Task inputs.

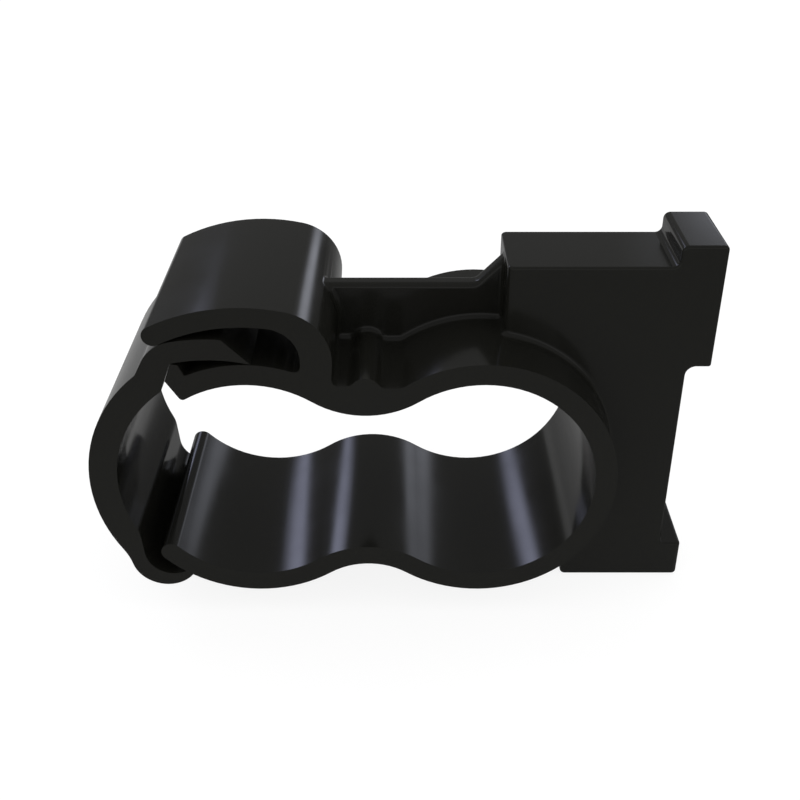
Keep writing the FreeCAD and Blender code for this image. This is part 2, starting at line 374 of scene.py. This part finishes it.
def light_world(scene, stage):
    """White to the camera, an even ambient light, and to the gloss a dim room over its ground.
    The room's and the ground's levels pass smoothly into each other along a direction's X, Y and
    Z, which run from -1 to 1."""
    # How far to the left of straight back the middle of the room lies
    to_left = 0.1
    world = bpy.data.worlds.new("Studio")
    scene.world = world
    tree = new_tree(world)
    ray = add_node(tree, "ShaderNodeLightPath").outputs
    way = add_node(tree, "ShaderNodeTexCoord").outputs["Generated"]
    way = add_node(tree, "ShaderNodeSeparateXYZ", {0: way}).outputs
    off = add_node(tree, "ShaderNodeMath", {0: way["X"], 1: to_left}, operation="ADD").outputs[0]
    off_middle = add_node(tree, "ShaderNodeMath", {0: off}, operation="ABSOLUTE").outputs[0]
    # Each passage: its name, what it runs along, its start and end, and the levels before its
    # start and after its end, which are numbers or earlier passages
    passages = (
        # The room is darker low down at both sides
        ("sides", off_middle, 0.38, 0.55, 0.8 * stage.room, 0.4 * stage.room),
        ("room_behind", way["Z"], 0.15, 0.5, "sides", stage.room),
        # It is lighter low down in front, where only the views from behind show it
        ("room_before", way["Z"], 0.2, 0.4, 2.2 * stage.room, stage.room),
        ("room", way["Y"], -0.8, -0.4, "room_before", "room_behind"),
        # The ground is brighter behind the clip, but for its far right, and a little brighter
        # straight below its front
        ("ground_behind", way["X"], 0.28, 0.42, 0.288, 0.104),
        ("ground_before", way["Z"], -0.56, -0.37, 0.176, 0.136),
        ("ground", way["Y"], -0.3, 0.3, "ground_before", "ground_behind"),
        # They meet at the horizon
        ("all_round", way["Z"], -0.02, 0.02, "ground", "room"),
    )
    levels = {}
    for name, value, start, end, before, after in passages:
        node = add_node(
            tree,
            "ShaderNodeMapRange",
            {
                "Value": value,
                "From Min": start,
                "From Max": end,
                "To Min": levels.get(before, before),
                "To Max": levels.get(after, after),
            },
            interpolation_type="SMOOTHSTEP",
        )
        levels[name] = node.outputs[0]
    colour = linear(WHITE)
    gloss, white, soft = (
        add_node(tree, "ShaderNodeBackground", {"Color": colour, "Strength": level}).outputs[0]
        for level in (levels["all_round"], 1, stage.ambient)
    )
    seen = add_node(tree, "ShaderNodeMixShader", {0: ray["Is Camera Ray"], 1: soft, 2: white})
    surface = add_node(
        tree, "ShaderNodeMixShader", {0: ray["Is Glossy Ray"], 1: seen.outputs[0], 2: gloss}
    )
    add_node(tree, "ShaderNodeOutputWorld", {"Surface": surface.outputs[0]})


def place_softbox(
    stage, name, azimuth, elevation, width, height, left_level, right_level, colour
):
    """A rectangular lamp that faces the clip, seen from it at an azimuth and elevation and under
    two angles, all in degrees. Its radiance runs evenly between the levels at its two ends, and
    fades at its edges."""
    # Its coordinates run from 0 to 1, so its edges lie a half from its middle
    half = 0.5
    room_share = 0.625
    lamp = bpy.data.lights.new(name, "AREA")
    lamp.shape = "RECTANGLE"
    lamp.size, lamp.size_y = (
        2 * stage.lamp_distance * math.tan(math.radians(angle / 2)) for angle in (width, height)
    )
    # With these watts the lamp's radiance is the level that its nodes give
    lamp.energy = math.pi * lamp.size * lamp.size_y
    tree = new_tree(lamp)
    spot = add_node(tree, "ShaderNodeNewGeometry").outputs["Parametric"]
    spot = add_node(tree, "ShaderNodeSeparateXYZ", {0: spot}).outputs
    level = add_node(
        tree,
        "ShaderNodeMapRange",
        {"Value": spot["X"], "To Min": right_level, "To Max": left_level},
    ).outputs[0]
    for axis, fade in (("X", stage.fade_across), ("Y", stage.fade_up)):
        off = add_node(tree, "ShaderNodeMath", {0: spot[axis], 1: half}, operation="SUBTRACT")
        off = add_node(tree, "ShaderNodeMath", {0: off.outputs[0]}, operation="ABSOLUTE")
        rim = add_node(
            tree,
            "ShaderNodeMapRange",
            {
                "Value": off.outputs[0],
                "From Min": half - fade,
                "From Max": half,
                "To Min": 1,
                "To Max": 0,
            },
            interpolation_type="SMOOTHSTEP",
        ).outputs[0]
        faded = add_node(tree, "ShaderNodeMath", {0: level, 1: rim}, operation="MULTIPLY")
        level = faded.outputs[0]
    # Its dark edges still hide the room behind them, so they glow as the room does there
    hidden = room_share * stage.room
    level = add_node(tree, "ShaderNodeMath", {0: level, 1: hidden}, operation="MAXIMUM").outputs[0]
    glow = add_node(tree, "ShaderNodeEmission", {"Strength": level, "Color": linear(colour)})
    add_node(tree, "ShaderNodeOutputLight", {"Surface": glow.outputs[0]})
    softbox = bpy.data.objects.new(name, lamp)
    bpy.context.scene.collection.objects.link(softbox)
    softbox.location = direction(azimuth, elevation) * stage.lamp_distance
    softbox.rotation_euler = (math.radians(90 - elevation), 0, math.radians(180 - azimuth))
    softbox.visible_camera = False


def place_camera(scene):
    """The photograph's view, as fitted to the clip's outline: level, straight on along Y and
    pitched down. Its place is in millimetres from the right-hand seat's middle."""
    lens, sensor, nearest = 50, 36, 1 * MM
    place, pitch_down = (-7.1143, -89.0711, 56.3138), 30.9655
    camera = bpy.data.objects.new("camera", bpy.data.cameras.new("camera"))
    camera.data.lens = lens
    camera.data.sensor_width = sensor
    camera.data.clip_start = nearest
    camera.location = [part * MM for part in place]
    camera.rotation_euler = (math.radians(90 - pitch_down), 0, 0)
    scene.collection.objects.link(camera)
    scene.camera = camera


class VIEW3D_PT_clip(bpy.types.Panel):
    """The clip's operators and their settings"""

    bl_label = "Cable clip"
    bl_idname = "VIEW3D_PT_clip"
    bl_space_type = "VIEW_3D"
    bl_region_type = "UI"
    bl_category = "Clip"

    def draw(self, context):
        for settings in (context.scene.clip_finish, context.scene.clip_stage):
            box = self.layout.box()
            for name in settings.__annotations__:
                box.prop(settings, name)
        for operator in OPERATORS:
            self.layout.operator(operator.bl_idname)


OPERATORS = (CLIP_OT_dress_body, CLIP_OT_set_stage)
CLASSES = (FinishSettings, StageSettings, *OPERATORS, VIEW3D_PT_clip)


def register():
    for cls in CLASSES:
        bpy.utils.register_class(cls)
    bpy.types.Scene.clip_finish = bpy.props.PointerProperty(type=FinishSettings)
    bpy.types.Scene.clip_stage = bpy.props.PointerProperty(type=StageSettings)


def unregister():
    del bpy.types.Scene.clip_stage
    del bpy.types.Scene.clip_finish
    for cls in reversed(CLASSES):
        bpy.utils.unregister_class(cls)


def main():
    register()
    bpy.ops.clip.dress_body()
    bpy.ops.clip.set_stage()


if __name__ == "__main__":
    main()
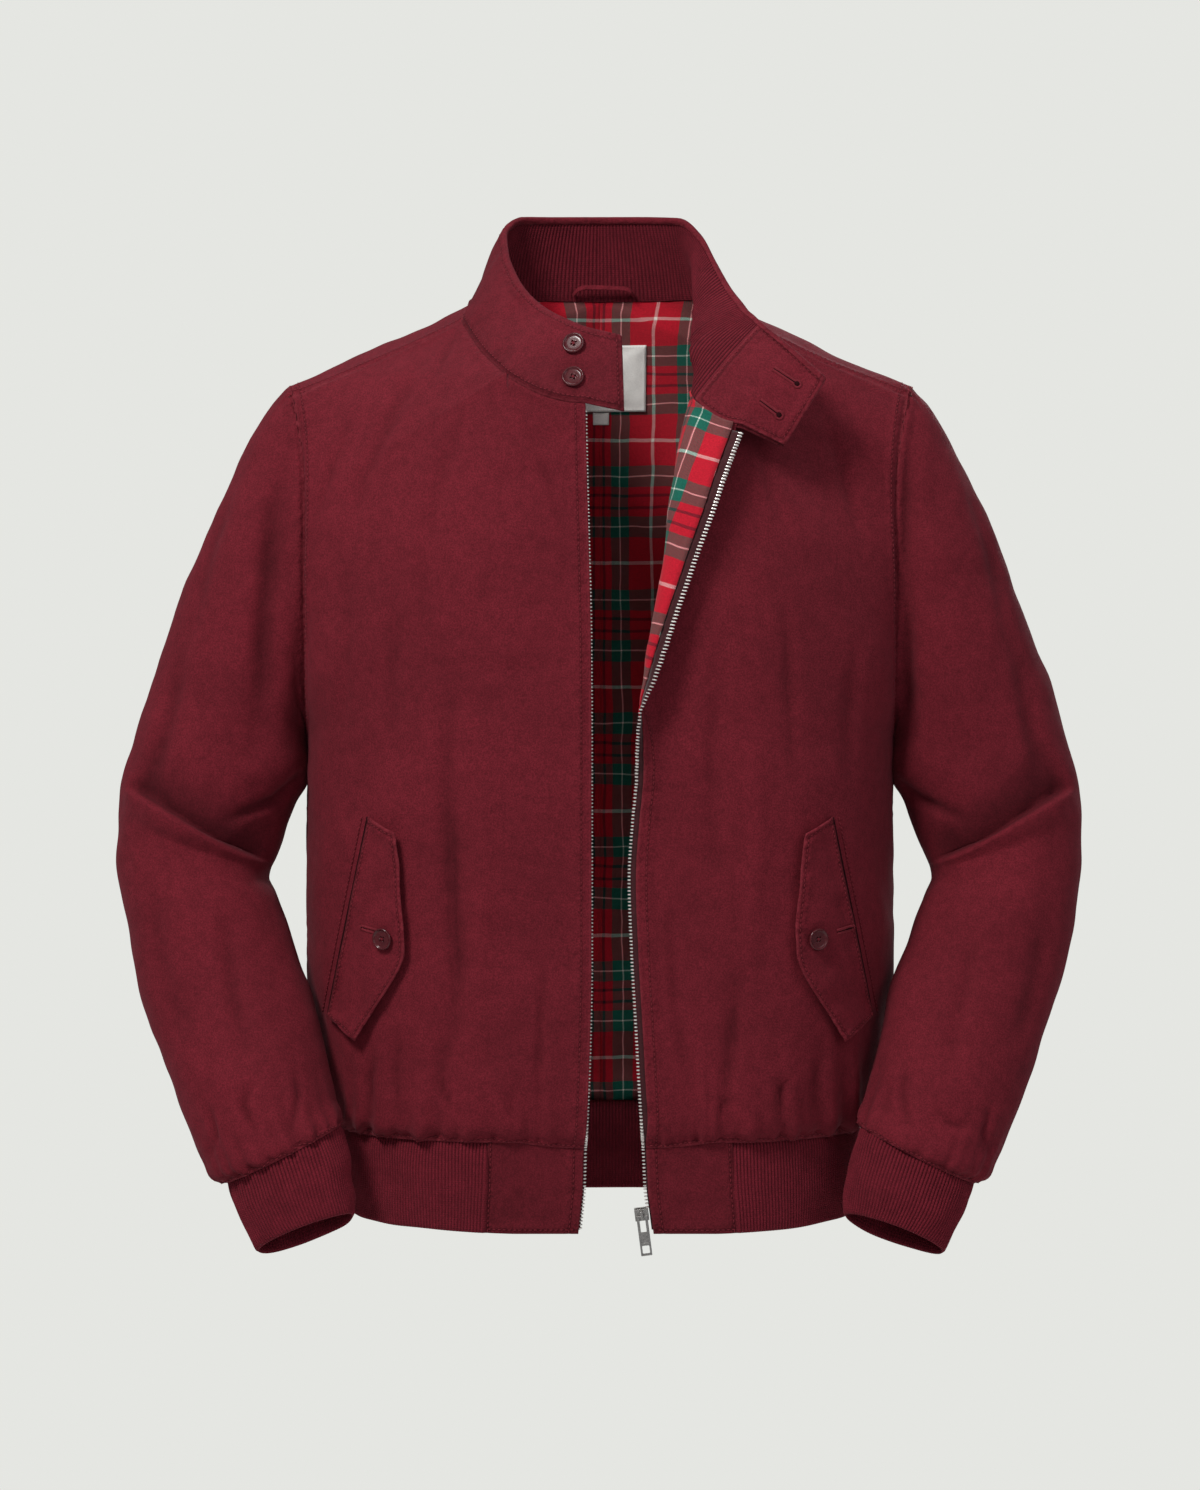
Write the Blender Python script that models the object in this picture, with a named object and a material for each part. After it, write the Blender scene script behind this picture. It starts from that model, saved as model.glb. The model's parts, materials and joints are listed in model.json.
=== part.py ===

Requirements. Make an exact copy of all the data.

Exercise output.
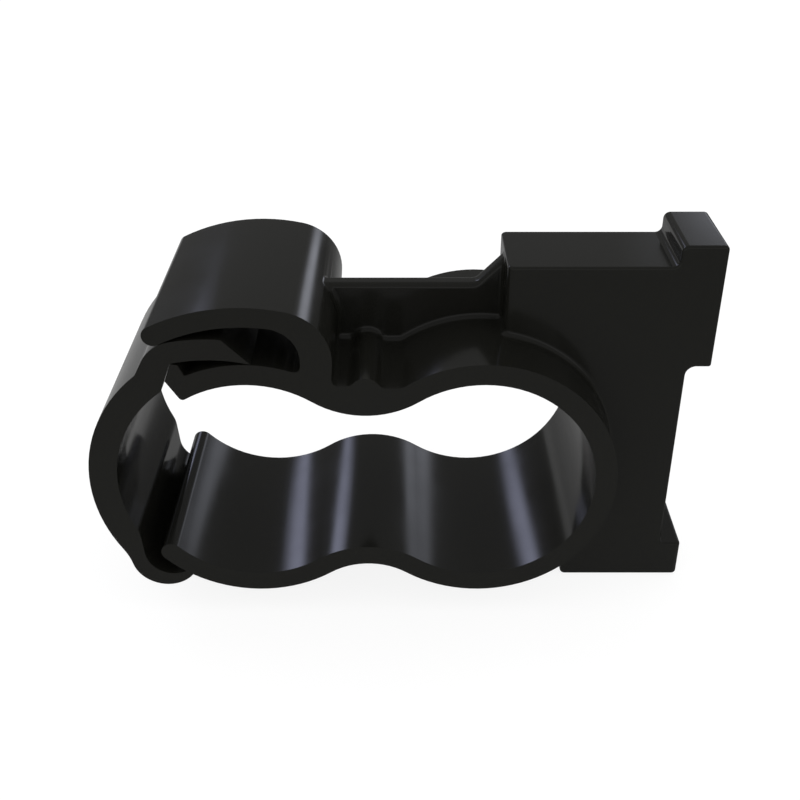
Keep writing the FreeCAD and Blender code for this image. This is part 2, starting at line 374 of scene.py. This part finishes it.
def light_world(scene, stage):
    """White to the camera, an even ambient light, and to the gloss a dim room over its ground.
    The room's and the ground's levels pass smoothly into each other along a direction's X, Y and
    Z, which run from -1 to 1."""
    # How far to the left of straight back the middle of the room lies
    to_left = 0.1
    world = bpy.data.worlds.new("Studio")
    scene.world = world
    tree = new_tree(world)
    ray = add_node(tree, "ShaderNodeLightPath").outputs
    way = add_node(tree, "ShaderNodeTexCoord").outputs["Generated"]
    way = add_node(tree, "ShaderNodeSeparateXYZ", {0: way}).outputs
    off = add_node(tree, "ShaderNodeMath", {0: way["X"], 1: to_left}, operation="ADD").outputs[0]
    off_middle = add_node(tree, "ShaderNodeMath", {0: off}, operation="ABSOLUTE").outputs[0]
    # Each passage: its name, what it runs along, its start and end, and the levels before its
    # start and after its end, which are numbers or earlier passages
    passages = (
        # The room is darker low down at both sides
        ("sides", off_middle, 0.38, 0.55, 0.8 * stage.room, 0.4 * stage.room),
        ("room_behind", way["Z"], 0.15, 0.5, "sides", stage.room),
        # It is lighter low down in front, where only the views from behind show it
        ("room_before", way["Z"], 0.2, 0.4, 2.2 * stage.room, stage.room),
        ("room", way["Y"], -0.8, -0.4, "room_before", "room_behind"),
        # The ground is brighter behind the clip, but for its far right, and a little brighter
        # straight below its front
        ("ground_behind", way["X"], 0.28, 0.42, 0.288, 0.104),
        ("ground_before", way["Z"], -0.56, -0.37, 0.176, 0.136),
        ("ground", way["Y"], -0.3, 0.3, "ground_before", "ground_behind"),
        # They meet at the horizon
        ("all_round", way["Z"], -0.02, 0.02, "ground", "room"),
    )
    levels = {}
    for name, value, start, end, before, after in passages:
        node = add_node(
            tree,
            "ShaderNodeMapRange",
            {
                "Value": value,
                "From Min": start,
                "From Max": end,
                "To Min": levels.get(before, before),
                "To Max": levels.get(after, after),
            },
            interpolation_type="SMOOTHSTEP",
        )
        levels[name] = node.outputs[0]
    colour = linear(WHITE)
    gloss, white, soft = (
        add_node(tree, "ShaderNodeBackground", {"Color": colour, "Strength": level}).outputs[0]
        for level in (levels["all_round"], 1, stage.ambient)
    )
    seen = add_node(tree, "ShaderNodeMixShader", {0: ray["Is Camera Ray"], 1: soft, 2: white})
    surface = add_node(
        tree, "ShaderNodeMixShader", {0: ray["Is Glossy Ray"], 1: seen.outputs[0], 2: gloss}
    )
    add_node(tree, "ShaderNodeOutputWorld", {"Surface": surface.outputs[0]})


def place_softbox(
    stage, name, azimuth, elevation, width, height, left_level, right_level, colour
):
    """A rectangular lamp that faces the clip, seen from it at an azimuth and elevation and under
    two angles, all in degrees. Its radiance runs evenly between the levels at its two ends, and
    fades at its edges."""
    # Its coordinates run from 0 to 1, so its edges lie a half from its middle
    half = 0.5
    room_share = 0.625
    lamp = bpy.data.lights.new(name, "AREA")
    lamp.shape = "RECTANGLE"
    lamp.size, lamp.size_y = (
        2 * stage.lamp_distance * math.tan(math.radians(angle / 2)) for angle in (width, height)
    )
    # With these watts the lamp's radiance is the level that its nodes give
    lamp.energy = math.pi * lamp.size * lamp.size_y
    tree = new_tree(lamp)
    spot = add_node(tree, "ShaderNodeNewGeometry").outputs["Parametric"]
    spot = add_node(tree, "ShaderNodeSeparateXYZ", {0: spot}).outputs
    level = add_node(
        tree,
        "ShaderNodeMapRange",
        {"Value": spot["X"], "To Min": right_level, "To Max": left_level},
    ).outputs[0]
    for axis, fade in (("X", stage.fade_across), ("Y", stage.fade_up)):
        off = add_node(tree, "ShaderNodeMath", {0: spot[axis], 1: half}, operation="SUBTRACT")
        off = add_node(tree, "ShaderNodeMath", {0: off.outputs[0]}, operation="ABSOLUTE")
        rim = add_node(
            tree,
            "ShaderNodeMapRange",
            {
                "Value": off.outputs[0],
                "From Min": half - fade,
                "From Max": half,
                "To Min": 1,
                "To Max": 0,
            },
            interpolation_type="SMOOTHSTEP",
        ).outputs[0]
        faded = add_node(tree, "ShaderNodeMath", {0: level, 1: rim}, operation="MULTIPLY")
        level = faded.outputs[0]
    # Its dark edges still hide the room behind them, so they glow as the room does there
    hidden = room_share * stage.room
    level = add_node(tree, "ShaderNodeMath", {0: level, 1: hidden}, operation="MAXIMUM").outputs[0]
    glow = add_node(tree, "ShaderNodeEmission", {"Strength": level, "Color": linear(colour)})
    add_node(tree, "ShaderNodeOutputLight", {"Surface": glow.outputs[0]})
    softbox = bpy.data.objects.new(name, lamp)
    bpy.context.scene.collection.objects.link(softbox)
    softbox.location = direction(azimuth, elevation) * stage.lamp_distance
    softbox.rotation_euler = (math.radians(90 - elevation), 0, math.radians(180 - azimuth))
    softbox.visible_camera = False


def place_camera(scene):
    """The photograph's view, as fitted to the clip's outline: level, straight on along Y and
    pitched down. Its place is in millimetres from the right-hand seat's middle."""
    lens, sensor, nearest = 50, 36, 1 * MM
    place, pitch_down = (-7.1143, -89.0711, 56.3138), 30.9655
    camera = bpy.data.objects.new("camera", bpy.data.cameras.new("camera"))
    camera.data.lens = lens
    camera.data.sensor_width = sensor
    camera.data.clip_start = nearest
    camera.location = [part * MM for part in place]
    camera.rotation_euler = (math.radians(90 - pitch_down), 0, 0)
    scene.collection.objects.link(camera)
    scene.camera = camera


class VIEW3D_PT_clip(bpy.types.Panel):
    """The clip's operators and their settings"""

    bl_label = "Cable clip"
    bl_idname = "VIEW3D_PT_clip"
    bl_space_type = "VIEW_3D"
    bl_region_type = "UI"
    bl_category = "Clip"

    def draw(self, context):
        for settings in (context.scene.clip_finish, context.scene.clip_stage):
            box = self.layout.box()
            for name in settings.__annotations__:
                box.prop(settings, name)
        for operator in OPERATORS:
            self.layout.operator(operator.bl_idname)


OPERATORS = (CLIP_OT_dress_body, CLIP_OT_set_stage)
CLASSES = (FinishSettings, StageSettings, *OPERATORS, VIEW3D_PT_clip)


def register():
    for cls in CLASSES:
        bpy.utils.register_class(cls)
    bpy.types.Scene.clip_finish = bpy.props.PointerProperty(type=FinishSettings)
    bpy.types.Scene.clip_stage = bpy.props.PointerProperty(type=StageSettings)


def unregister():
    del bpy.types.Scene.clip_stage
    del bpy.types.Scene.clip_finish
    for cls in reversed(CLASSES):
        bpy.utils.unregister_class(cls)


def main():
    register()
    bpy.ops.clip.dress_body()
    bpy.ops.clip.set_stage()


if __name__ == "__main__":
    main()
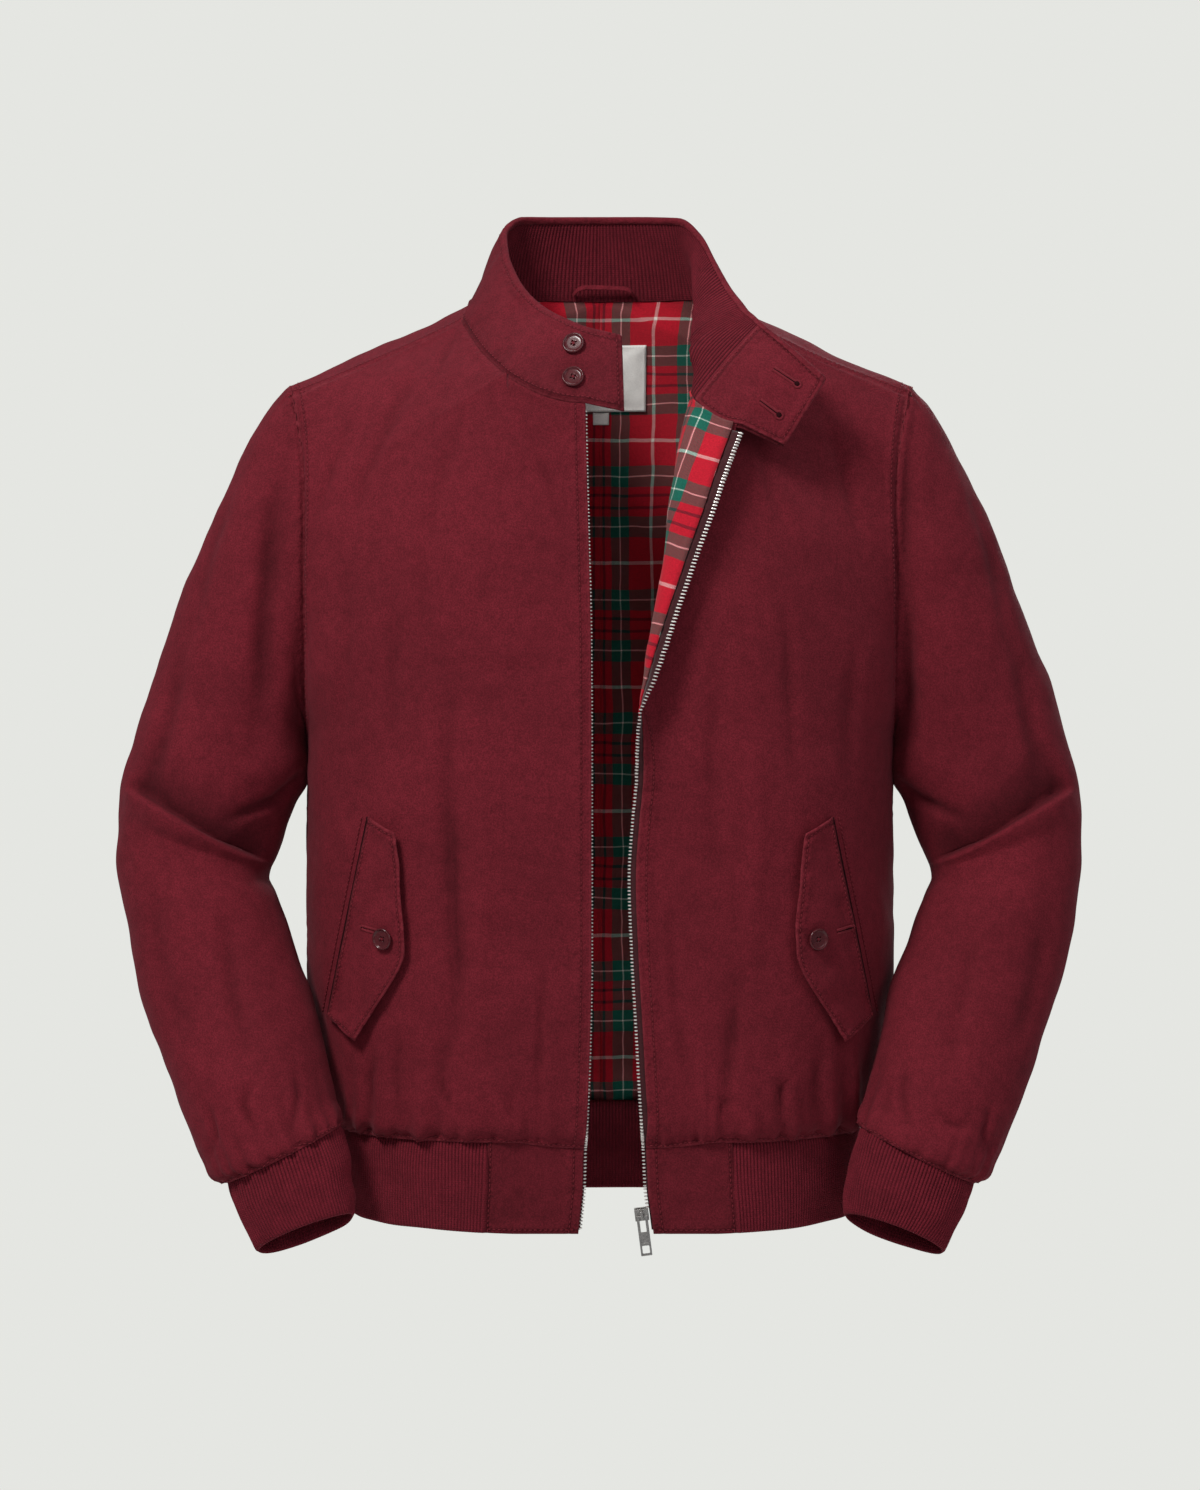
Write the Blender Python script that models the object in this picture, with a named object and a material for each part. After it, write the Blender scene script behind this picture. It starts from that model, saved as model.glb. The model's parts, materials and joints are listed in model.json.
=== part.py ===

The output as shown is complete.